Sensin kalbim değildir, böyle göğsümde vuran,
Sensin "Ülkü" adıyla beynimde dimdik duran
Sensin çeyrek asırlık günlerimi dolduran
Seni çıkartsam ömrüm başlamadan bitiyor

Hem bunları ne çıkar anlatsam bir düziye
Hisler kambur oluyor dökülüyor yazıya
Kısacası gönlümü verdim Ulu Gazi'ye
Göğsümde şimdi yalnız onun aşkı yatıyor.

şiiri ile affedilmiş, türkiye nin yetiştirdiği ama kıymeti bilinmemyen ve dahi kendi devleti tarafından yok edilen dünya çapında edebiyatçılarımızdan.
kuyucaklı yusuf isimli türk filmi tadında okunası bir kitaba sahip yazarımız.
nihal atsızla aynı anda üniversiteden atılmış değerli yazar.

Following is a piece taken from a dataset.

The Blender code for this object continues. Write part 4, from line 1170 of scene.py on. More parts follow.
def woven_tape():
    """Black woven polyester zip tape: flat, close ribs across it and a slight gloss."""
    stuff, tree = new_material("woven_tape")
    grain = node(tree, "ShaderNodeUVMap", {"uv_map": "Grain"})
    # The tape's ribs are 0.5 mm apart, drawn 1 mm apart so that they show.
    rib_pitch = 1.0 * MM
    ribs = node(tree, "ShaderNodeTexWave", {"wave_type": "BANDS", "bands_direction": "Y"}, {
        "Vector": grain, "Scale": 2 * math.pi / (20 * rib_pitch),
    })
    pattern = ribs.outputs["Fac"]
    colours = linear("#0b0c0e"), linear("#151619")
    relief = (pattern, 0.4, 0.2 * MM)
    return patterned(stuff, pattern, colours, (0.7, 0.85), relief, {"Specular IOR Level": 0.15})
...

kemalist cumhuriyetin aydınlarındandı. sosyalizm yanlısı ve rejim muhlifi bir uslupla yazması sonunu hazırlamıştır. pantürkizmin, ikinci dünya savaşından sonra tekrar canlanmaya başlanmasıyla birlikte hükümetin istihbarat servisinin(kısaca MiT) aracılığıyla solcu avına çıkılmıştır. sonuç: sabahattin ali öldürüldü.